I had no such problem with Paul Lynn's book, which has made me think I really need to read Bella Bathurst's 'The Lighthouse Stevenson's' too. I'm familiar with a few of the lighthouses in this book, Sumburgh head (in Shetland) being one of my favourite places anywhere. (It's great, it's right on the southern tip of Shetland, a couple of miles from the airport. Head up there on a clear summers day and not only will there be puffins to watch on the cliffs below, and a good chance of a whale sighting, but there's the most tremendous view up the length of Shetland where you can almost feel it unroll in front of you like a map.) I've also walked out to Hermaness in Unst to look out at Muckle Flugga, which is basically the end of Britain (there's another rock a little bit further out if you want to be pedantic). That too has puffins and gannets, it also has Bonxies which I'm less fond of, and is a much stiffer walk. You feel like you've earned the view when you get it.

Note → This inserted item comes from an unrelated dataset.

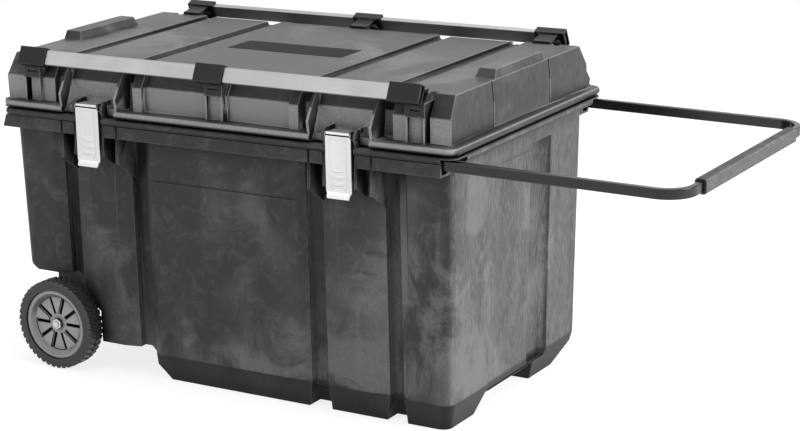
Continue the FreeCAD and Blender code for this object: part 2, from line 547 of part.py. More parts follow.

The Stevenson's were clearly a remarkable family, from patriarch Robert who started out as an apprentice gunsmith, before going to work for his stepfather (metelwork and lamps) and ended up as a world famous engineer with the Bell Rock Lighthouse as a lasting testament to his skills. There were also the three sons, and the two grandsons who followed him into what became a family business (more or less willingly) and whose achievements more than lived up to Roberts legacy.
It's a fairly short book that gives us a gazetteer of the relevant lighthouses, an overview of the family, eye witness accounts from Sir Walter Scott who accompanied Robert on an inspection trip in 1814 (it gave him the inspiration to write 'The Pirate'). An altogether less enthusiastic eye witness account from Robert Louis Stevenson doing the same tour of inspection with his father (engineering really wasn't for him), and finally a more detailed look at Muckle Flugga, which sounds like it was the most challenging of all to build. The bar was pretty high at this point, reading about how they managed to build this thing perched on top of a 200 foot wedge of rock off the edge of Unst is awe inspiring.
It's a great little book about a family who achieved something amazing, but I'll give the last word to Robert Louis Stevenson who wrote:
"There is scarce a deep sea light from the Isle of Man to North Berwick,
But one of my blood designed it.
The Bell Rock stands monument to my grandfather;
The Skerry Vhor for my uncle Alan;
And when the lights come out along the shores of Scotland,
I am proud to think that they burn more brightly for the genius of my father."